Martin Brückner is Professor in the English Department and currently serves as the Director of the Winterthur Program in American Material Culture. His teaching and research interests concentrate on American literature and history (C17 to C19); material culture studies; history of cartography; literary geography of the Atlantic World; print culture and the visual arts; and intellectual history. He earned his Ph.D. from Brandeis University and his M.A. from Johannes-Gutenberg-Universität Mainz in his native Germany. He has served as Co-Director of both UD’s Center for Material Culture Studies and the Delaware Public Humanities Institute.
Professor Brückner is the author of two award-winning books, The Social Life of Maps in America, 1750-1860 (2017; Fred B. Kniffen Book Award) and The Geographic Revolution in Early America: Maps, Literacy, and National Identity (2006; Louis Gottschalk Book Prize). He is the editor of Early American Cartographies (2011) and co-editor of Modelwork: The Material Culture of Making and Knowing (2021; with Sandy Isenstadt and Sarah Wasserman); Elusive Archives: Material Culture Studies in Formation (2021; with Sandy Isenstadt); and American Literary Geographies: Spatial Practice and Cultural Production, 1500-1900 (2007; with Hsuan L. Hsu). His essays appear in American Quarterly, American Art, American Literary History, English Literary History, Winterthur Portfolio, Open Cultural Studies, and XVII-XVIII: Revue de la Societe d’Etudes Anglo-Americaines, and in various scholarly collections. He prepared the exhibition Common Destinations: Maps in the American Experience and contributed to exhibitions at the Library of Virginia and the Newberry Library. He has led workshops or seminars at Skidmore College, Lehigh University, the University of Kentucky, Universität Mainz, and together with Patricia Crain, at the American Antiquarian Society’s Summer Seminar in the History of the Book in American Culture.
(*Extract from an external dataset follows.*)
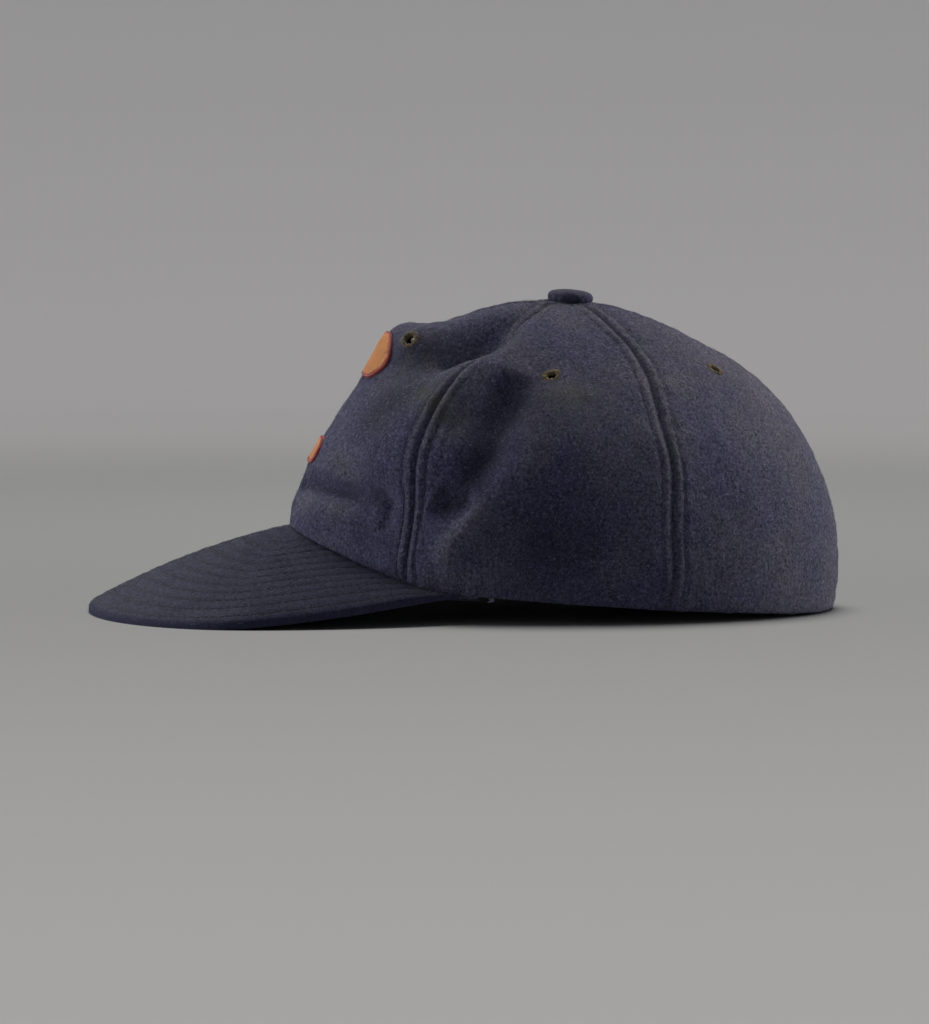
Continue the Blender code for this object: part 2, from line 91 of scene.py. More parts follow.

His research has been supported by numerous grants and post-doctoral fellowships, including the Andrew W. Mellon Foundation, the National Endowment for the Humanities, the Program in Early American Economy and Society at the Library Company of Philadelphia, the American Antiquarian Society, and the Obama Institute for Transnational American Studies. An elected member of the American Antiquarian Society, his work has been further recognized by the Society of Early Americanists Essay Prize (2007), the University of Delaware’s Francis Alison Young Scholar Award (2002) and its College of Arts and Science Excellence in Scholarship Award (2018). He currently serves as co-editor of the book series, Material Culture Perspectives, published by the University of Delaware Press, and he is the Principal Investigator of the digital humanities project, ThingStor: A Material Culture Database for Finding Objects in Literature and Visual Art (thingstor.org).